* [Required task]:
Find the line containing "CASE_Z - GAP);" and copy it exactly, along with every line after it up to and including the line containing "bpy.context.scene.collection.objects.link(empty)". Copy nothing else.
◆ ◆ ◆ ◆
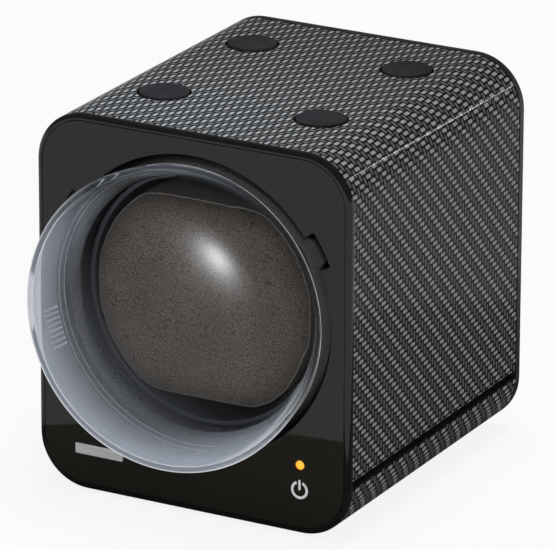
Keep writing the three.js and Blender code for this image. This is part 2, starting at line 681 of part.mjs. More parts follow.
function drumGear() {
  const wheel = gear(GEAR_TEETH, GEAR_Y, GEAR_Y + GEAR_THICK, SHAFT_R + GAP);
  const hub = rod(HUB_R, GEAR_Y + MERGE, PLATE_2 - 2 * GAP).subtract(rod(SHAFT_R + GAP, GEAR_Y, PLATE_2));
  const holesR = (HUB_R + (GEAR_MODULE * GEAR_TEETH) / 2 - GEAR_DEDENDUM * GEAR_MODULE) / 2;
  let lightened = wheel.add(hub);
  for (let i = 0; i < GEAR_HOLES; i += 1) {
    const angle = (i / GEAR_HOLES) * 2 * Math.PI;
    const [x, z] = [holesR * Math.cos(angle), holesR * Math.sin(angle)];
    lightened = lightened.subtract(rod(GEAR_HOLE_R, GEAR_Y - 1, GEAR_Y + GEAR_THICK + 1, x, z, 8));
  }
  return lightened;
}
piece('drum_gear', drumGear(), 'nylon', axis);

function retainingClip() {
  const outer = SHAFT_R + CLIP_WIDTH;
  const ring = tube(outer, SHAFT_R + GAP, CLIP_Y, CLIP_Y + CLIP_THICK, SMALL_ROUND);
  return ring.subtract(box(-CLIP_SLOT, CLIP_SLOT, CLIP_Y - 1, CLIP_Y + CLIP_THICK + 1, -2 * outer, 0));
}
piece('retaining_clip', retainingClip(), 'steel', axis);

function bearingBracket() {
  const foot = FLOOR_TOP + GAP;
  const top = AXIS_Z + BRACKET_OVER;
  const half = BRACKET_W / 2;
  const back = PLATE_2 + BRACKET_PLATE;
  let frame = box(-half, half, PLATE_1, back, foot, foot + BRACKET_BASE);
  for (const plate of [PLATE_1, PLATE_2]) {
    frame = frame.add(box(-half, half, plate, plate + BRACKET_PLATE, foot, top));
  }
  frame = frame.subtract(rod(BUSH_R + GAP, FRONT, BACK, 0, AXIS_Z));
  frame = frame.subtract(rod(MOTOR_SHAFT_R + MOTOR_SHAFT_PLAY, PLATE_2 - 1, BACK, 0, MOTOR_Z));
  for (const x of [-MOTOR_SCREW_X, MOTOR_SCREW_X]) {
    frame = frame.subtract(rod(SCREW_R + GAP, PLATE_2 - 1, BACK, x, MOTOR_Z, 12));
  }
  return frame;
}
piece('bearing_bracket', bearingBracket(), 'black');

function pinion() {
  const [y0, y1] = [GEAR_Y - PINION_OVER, GEAR_Y + GEAR_THICK + PINION_OVER];
  const halfTooth = Math.PI / PINION_TEETH; // so that a gap of the pinion meets a tooth of the gear
  return gear(PINION_TEETH, y0, y1, MOTOR_SHAFT_R + GAP, Math.PI / 2 + halfTooth);
}
piece('motor_pinion', pinion(), 'brass', motorAxis);
piece('motor_shaft', rod(MOTOR_SHAFT_R, GEAR_Y - 1, MOTOR_Y - GAP), 'steel', motorAxis);

function gearMotor() {
  const end = MOTOR_Y + MOTOR_LENGTH;
  let motor = rod(MOTOR_R, MOTOR_Y, end, 0, 0, 24).add(rod(MOTOR_CAP_R, end - MERGE, end + MOTOR_CAP));
  for (const x of [-MOTOR_SCREW_X, MOTOR_SCREW_X]) {
    motor = motor.subtract(rod(SCREW_R + GAP, MOTOR_Y - 1, MOTOR_Y + MOTOR_SCREW_DEPTH + 1, x, 0, 12));
  }
  return motor;
}
piece('gear_motor', gearMotor(), 'steel', motorAxis);

const motorScrew = screw(SCREW_R, SCREW_HEAD_R, SCREW_HEAD, SCREW_HEAD + BRACKET_PLATE + MOTOR_SCREW_DEPTH);
for (const [i, x] of [-MOTOR_SCREW_X, MOTOR_SCREW_X].entries()) {
  const mesh = piece(`motor_screw_${i + 1}`, motorScrew, 'steel', motorAxis);
  mesh.position.set(x, PLATE_2 - SCREW_HEAD - GAP, 0);
}

// --------------------------------------------------------------- electronics
function controlBoard() {
  const [x, y] = [BOARD_W / 2, BOARD_LENGTH / 2];
  return box(-x, x, BOARD_Y - y, BOARD_Y + y, BOARD_Z, BOARD_Z + BOARD_THICK);
}
piece('control_board', controlBoard(), 'board');

const partsZ = BOARD_Z + BOARD_THICK + GAP;

function controlChip() {
  const half = CHIP / 2;
  return box(CHIP_X - half, CHIP_X + half, BOARD_Y - half, BOARD_Y + half, partsZ, partsZ + CHIP_THICK);
}
piece('control_chip', controlChip(), 'black');
piece('capacitor', post(CAPACITOR_R, partsZ, partsZ + CAPACITOR_HEIGHT, CAPACITOR_X, BOARD_Y), 'steel');

// ---------------------------------------------------------------- rear cover
const SOCKET_Z = CASE_Z + SOCKET_HEIGHT;

function rearCover() {
  let cover = section(0, REAR_INSIDE, BACK);
  for (let i = 0; i < VENT_COUNT; i += 1) {
    const z = TOP_Z - VENT_BELOW_TOP - i * VENT_PITCH;
    const slot = roundedRect(VENT_WIDTH, VENT_SLOT, VENT_SLOT / 2 - 0.01, 0, z);
    cover = cover.subtract(slab(slot, REAR_INSIDE - 1, BACK + 1, { curveSegments: 2 }));
  }
  cover = cover.subtract(rod(JACK_R + GAP, REAR_INSIDE - 1, BACK + 1, JACK_X, SOCKET_Z));
  for (const x of [DIRECTION_X, PROGRAM_X]) {
    const half = KNOB_W / 2 + KNOB_TRAVEL + GAP;
    const [z0, z1] = [SOCKET_Z - KNOB_H / 2 - GAP, SOCKET_Z + KNOB_H / 2 + GAP];
    cover = cover.subtract(box(x - half, x + half, REAR_INSIDE - 1, BACK + 1, z0, z1));
  }
  for (const x of [-BOSS_X, BOSS_X]) {
    for (const z of BOSS_Z) {
      cover = cover.subtract(rod(SCREW_R + GAP, REAR_INSIDE - 1, BACK + 1, x, z));
      cover = cover.subtract(rod(SCREW_HEAD_R + GAP, BACK - SCREW_HEAD, BACK + 1, x, z));
    }
  }
  return cover;
}
piece('rear_cover', rearCover(), 'black');

function dcJack() {
  const start = BACK - JACK_LENGTH;
  const barrel = rod(JACK_R, start, BACK - JACK_SUNK, 0, 0, 16);
  const bore = rod(JACK_BORE_R, start + JACK_FLOOR, BACK + 1, 0, 0, 16);
  const pin = rod(JACK_PIN_R, start + JACK_FLOOR - MERGE, BACK - JACK_PIN_SUNK, 0, 0, 8);
  return barrel.subtract(bore).add(pin).translate(JACK_X, 0, SOCKET_Z);
}
piece('dc_jack', dcJack(), 'black');

// A slide switch: its body inside the cover and its knob through the slot.
function slideSwitch(name, x) {
  const back = REAR_INSIDE - GAP;
  const [w, h] = [SWITCH_W / 2, SWITCH_H / 2];
  piece(`${name}_switch`, box(x - w, x + w, back - SWITCH_BODY, back, SOCKET_Z - h, SOCKET_Z + h), 'steel');
  const knob = box(-KNOB_W / 2, KNOB_W / 2, REAR_INSIDE, BACK + KNOB_OUT, -KNOB_H / 2, KNOB_H / 2);
  piece(`${name}_knob`, knob, 'black').position.set(x, 0, SOCKET_Z);
}
slideSwitch('direction', DIRECTION_X);
slideSwitch('program', PROGRAM_X);

// ---------------------------------------------------- plugs, feet and screws
function stackingPlug() {
  const z0 = TOP_Z - PLUG_DEPTH;
  const z1 = TOP_Z + PLUG_PROUD;
  const body = post(PLUG_R, z0, z1 - PLUG_EDGE, 0, 0, 20);
  const plug = body.add(post(PLUG_R - PLUG_EDGE, z1 - MERGE, z1, 0, 0, 20));
  const pry = box(-PRY_HALF, PRY_HALF, PLUG_R - PRY_DEPTH, PLUG_R + 1, TOP_Z - 1, z1 + 1);
  return plug.subtract(pry);
}
const plugSolid = stackingPlug();
for (const [i, [x, y]] of plugPlaces.entries()) {
  piece(`stacking_plug_${i + 1}`, plugSolid, 'rubber').position.set(x, y, 0);
}

const footSolid = post(FOOT_R, GAP, CASE_Z + FOOT_SUNK).add(post(FOOT_R - FOOT_EDGE, 0, MERGE));
for (const [i, [x, y]] of footPlaces.entries()) {
  piece(`rubber_foot_${i + 1}`, footSolid, 'rubber').position.set(x, y, 0);
}

const rearScrew = screw(SCREW_R, SCREW_HEAD_R, SCREW_HEAD - GAP, SCREW_LENGTH - GAP);
let screwCount = 0;
for (const z of BOSS_Z) {
  for (const x of [-BOSS_X, BOSS_X]) {
    screwCount += 1;
    const mesh = piece(`rear_screw_${screwCount}`, rearScrew, 'steel');
    mesh.rotation.z = Math.PI;
    mesh.position.set(x, BACK - JACK_SUNK / 2, z);
  }
}

const baseScrew = screw(SCREW_R, SCREW_HEAD_R, BASE_SCREW_HEAD, BASE_SCREW_TOP - CASE_Z - GAP);
for (const [i, [x, y]] of baseScrewPlaces.entries()) {
  const mesh = piece(`base_screw_${i + 1}`, baseScrew, 'steel');
  mesh.rotation.x = Math.PI / 2;
  mesh.position.set(x, y, CASE_Z + GAP);
}

export default group;
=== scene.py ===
# %% [markdown]
# # A watch winder box
# The object is a small box that turns a watch so that it stays wound. A case wrapped in a carbon
# look film holds a glossy front panel, and a clear dome closes over a leather cushion in a turning
# cup. The moving frame of the box comes ready made, in metres, so every size here is read from it.

# %% Load the frame
import json
import math
import bmesh
import bpy
from mathutils import Matrix, Vector


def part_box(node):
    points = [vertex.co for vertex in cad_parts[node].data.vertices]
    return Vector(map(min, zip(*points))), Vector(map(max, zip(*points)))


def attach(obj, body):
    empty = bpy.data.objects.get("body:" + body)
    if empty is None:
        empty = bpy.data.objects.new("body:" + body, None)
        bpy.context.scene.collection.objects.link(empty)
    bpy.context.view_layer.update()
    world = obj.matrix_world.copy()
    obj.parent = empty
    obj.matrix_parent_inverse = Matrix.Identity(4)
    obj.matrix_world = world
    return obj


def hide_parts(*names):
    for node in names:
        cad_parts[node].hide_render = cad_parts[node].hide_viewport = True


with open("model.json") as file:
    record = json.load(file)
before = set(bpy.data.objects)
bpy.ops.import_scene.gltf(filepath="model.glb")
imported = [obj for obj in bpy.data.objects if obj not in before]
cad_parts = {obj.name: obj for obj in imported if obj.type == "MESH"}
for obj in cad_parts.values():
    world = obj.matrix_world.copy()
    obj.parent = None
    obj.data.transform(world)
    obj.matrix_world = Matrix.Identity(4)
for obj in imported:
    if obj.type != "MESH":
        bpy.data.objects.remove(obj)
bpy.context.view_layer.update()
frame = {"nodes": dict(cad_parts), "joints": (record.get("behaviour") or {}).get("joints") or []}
MM = 0.001
joints = {joint["name"]: joint for joint in frame["joints"]}

# %% [markdown]
# ## Sizes
# Each place comes from a part of the frame. The case's outline is the rear cover's, the dome and
# the cup turn on one axis, and the gaps between the parts show how thick each wall is.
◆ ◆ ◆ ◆
* [Response to this exercise]:
const baseScrew = screw(SCREW_R, SCREW_HEAD_R, BASE_SCREW_HEAD, BASE_SCREW_TOP - CASE_Z - GAP);
for (const [i, [x, y]] of baseScrewPlaces.entries()) {
  const mesh = piece(`base_screw_${i + 1}`, baseScrew, 'steel');
  mesh.rotation.x = Math.PI / 2;
  mesh.position.set(x, y, CASE_Z + GAP);
}

export default group;
=== scene.py ===
# %% [markdown]
# # A watch winder box
# The object is a small box that turns a watch so that it stays wound. A case wrapped in a carbon
# look film holds a glossy front panel, and a clear dome closes over a leather cushion in a turning
# cup. The moving frame of the box comes ready made, in metres, so every size here is read from it.

# %% Load the frame
import json
import math
import bmesh
import bpy
from mathutils import Matrix, Vector


def part_box(node):
    points = [vertex.co for vertex in cad_parts[node].data.vertices]
    return Vector(map(min, zip(*points))), Vector(map(max, zip(*points)))


def attach(obj, body):
    empty = bpy.data.objects.get("body:" + body)
    if empty is None:
        empty = bpy.data.objects.new("body:" + body, None)
        bpy.context.scene.collection.objects.link(empty)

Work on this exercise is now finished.